**Exercise task**
Review the lines that follow and copy each one that contains the word "from".

**Supplied material**
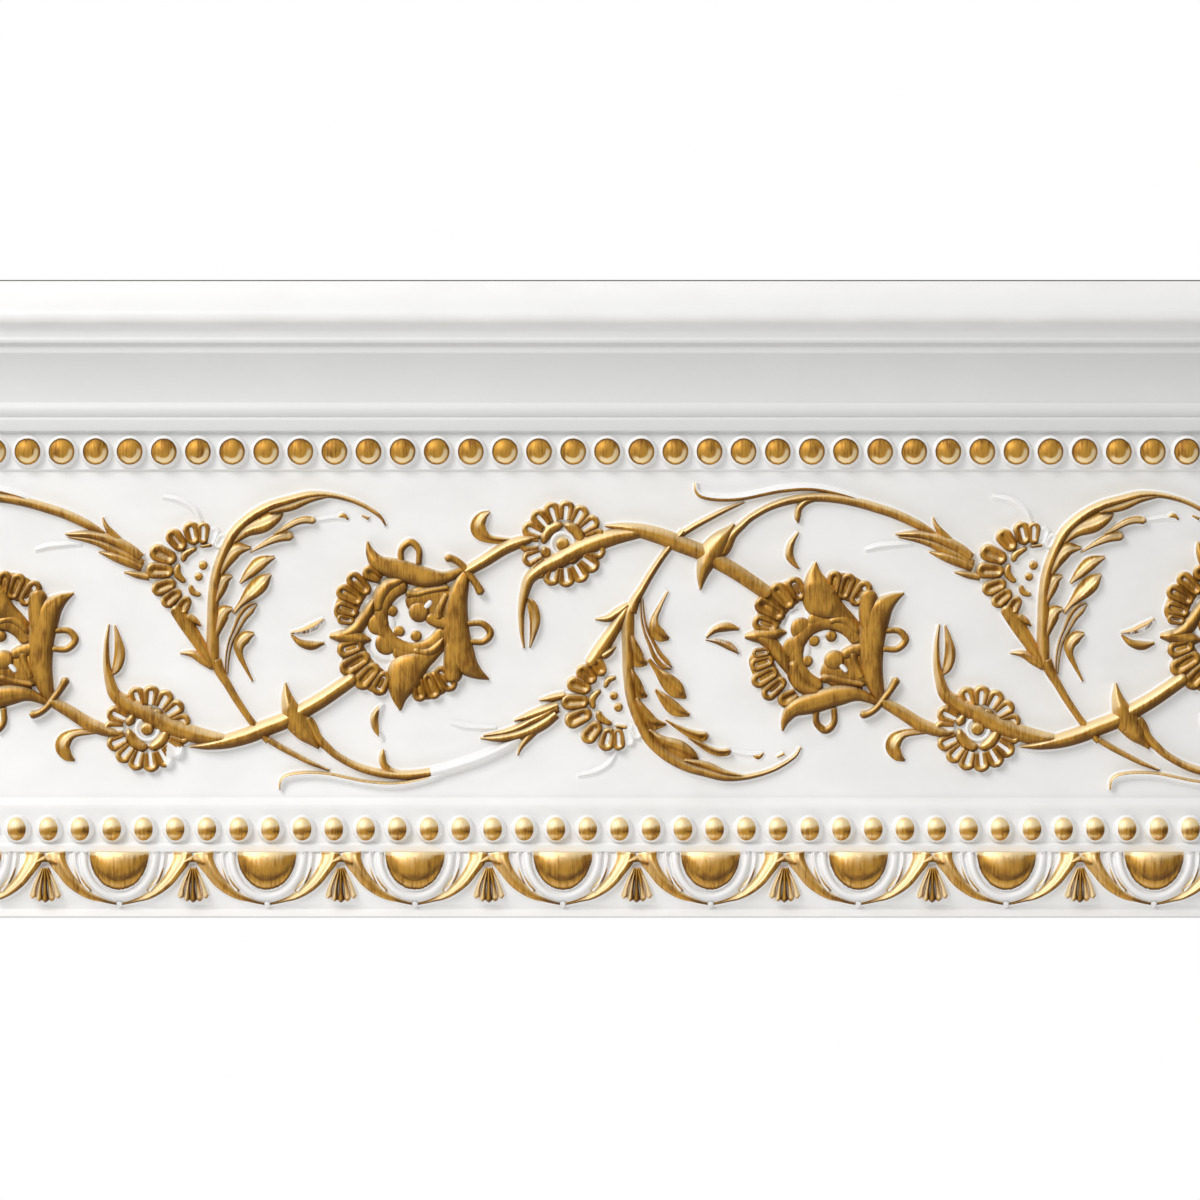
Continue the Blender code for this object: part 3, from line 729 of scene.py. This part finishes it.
def draw_feathered_leaf(bm):
    sweep(bm, [(22.6, 11, 1.8), (21.9, 6.4, 3.8), (21.7, 1.3, 4.1), (21.8, -6, 3.9), (21.9, -12, 3.7),
               (22.8, -20, 3.5), (25.4, -27.8, 3.5), (29.1, -34.6, 3.5), (34.8, -39.8, 3.5), (41, -43.2, 3.3),
               (47.4, -45.2, 3.0), (53.9, -46.8, 2.7), (60.4, -46.9, 1.8), (67.1, -45.4, 1.5),
               (72.1, -43.3, 1.4), (77.1, -40, 1.1), (79.2, -36.8, 0.5)], folded, 3.1)
    for leaflet in INNER_LEAFLETS:
        sweep(bm, leaflet, cupped, 3.5)
    for leaflet in OUTER_LEAFLETS:
        sweep(bm, leaflet, cupped, 3.0, "vv" if leaflet[-1][2] < 1.5 else "vo")
    # The inner strand and the hooked leaf below it
    sweep(bm, [(26.3, 12.6, 1), (26.6, 7, 1.6), (27.6, 2, 1.9), (29.6, -2.5, 2.6), (31.6, -6.5, 3.5),
               (34, -9.2, 3.6), (36.4, -10.8, 0.8)], hollowed, 2.6, hollow_gilt=0.35)
    sweep(bm, [(35, 15, 0.5), (32.4, 10, 1.3), (30.6, 6, 2.2), (30.6, 2.6, 3.9), (32.6, 0.2, 4.2),
               (35.4, -0.9, 1)], cupped, 2.8)
    # Two touches of gold on the strand beyond the last leaflet
    sweep(bm, [(63.2, -39.3, 0.5), (65, -40.2, 1.6), (66.8, -38.8, 0.5)], rounded, 1.1, gilt=0.7)
    sweep(bm, [(71.2, -40.2, 0.5), (73.6, -39, 1.0)], rounded, 1.1, gilt=0.7)
    sweep(bm, [(56, -38.4, 0.4), (62, -39.4, 0.8), (66, -39, 0.4)], rounded, 0.9, gilt=0.12)


# %% [markdown]
# Each drawing is made once and copied for every repeat that shows, and every odd one is mirrored.
# On the real length the paint has missed or rubbed off in a few places, and those are taken out of
# the gilding afterwards.

# %% Repeat the drawings along the frieze
HALF_REPEAT = 138.0
FIRST_ROSETTE = 187.57
MIDDLE = 93.67
REPEATS = (-2, -1, 0, 1)
# Where the gold is missing: from x, y to x, y on the bench
BARE = {
    "tendrils": ((143.5, 40, 178, 60), (126.5, 58, 131, 74)),
    "rosettes": ((56, 48, 63, 57),),
}
KEPT_WHERE_BARE = 0.12


def repeated(name, draw):
    moves = []
    for number in REPEATS:
        turned = Matrix.Diagonal((1, -1 if number % 2 else 1, 1, 1))
        moves.append(shift(FIRST_ROSETTE + number * HALF_REPEAT, MIDDLE) @ turned)
    piece = set_out(carving(name, draw), name, moves)
    gilt = piece.data.attributes["gilt"].data
    for x0, y0, x1, y1 in BARE.get(name, ()):
        for vertex in piece.data.vertices:
            spot = vertex.co / MM
            if x0 < spot.x < x1 and y0 < spot.y < y1:
                gilt[vertex.index].value *= KEPT_WHERE_BARE
    return drape(piece)


rosettes = repeated("rosettes", draw_rosette)
palmettes = repeated("palmettes", draw_palmette)
stems = repeated("stems", draw_stems)
tendrils = repeated("tendrils", draw_tendrils)
half_flowers = repeated("half_flowers", draw_half_flower)
feathered_leaves = repeated("feathered_leaves", draw_feathered_leaf)
vine = [rosettes, palmettes, stems, tendrils, half_flowers, feathered_leaves]
print("vine faces:", {piece.name: len(piece.data.polygons) for piece in vine})

# %% [markdown]
# ## Egg and dart
# An egg hangs under the fillet in a white shell. A gilt bracket runs round the shell to the next
# one, and a small fan, the dart, stands between. The egg is a ball cut flat at its back and along
# the fillet, with a fold pressed in near its foot that sets a lip off from the belly.

# %% Model the eggs
EGG_PITCH = 49.1
FIRST_EGG = 40.33
EGG_TOP = 22.0  # the fillet that the egg hangs from
EGG_HALF = 10.4
EGG_DROP = 13.2  # from the fillet to the foot of the egg
EGG_RISE = 5.4
FOLD_DEPTH = 0.36  # share of its rise that the egg loses past the fold


def bowl(half, drop, turns=(180, 360), parts=10, top=EGG_TOP):
    """Points round the lower half of an oval that hangs from the fillet."""
    spots = []
    for part in range(parts + 1):
        turn = math.radians(turns[0] + (turns[1] - turns[0]) * part / parts)
        spots.append((half * math.cos(turn), top + drop * math.sin(turn)))
    return spots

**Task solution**
Continue the Blender code for this object: part 3, from line 729 of scene.py. This part finishes it.
# Where the gold is missing: from x, y to x, y on the bench
# the fillet, with a fold pressed in near its foot that sets a lip off from the belly.
EGG_TOP = 22.0  # the fillet that the egg hangs from
EGG_DROP = 13.2  # from the fillet to the foot of the egg
    """Points round the lower half of an oval that hangs from the fillet."""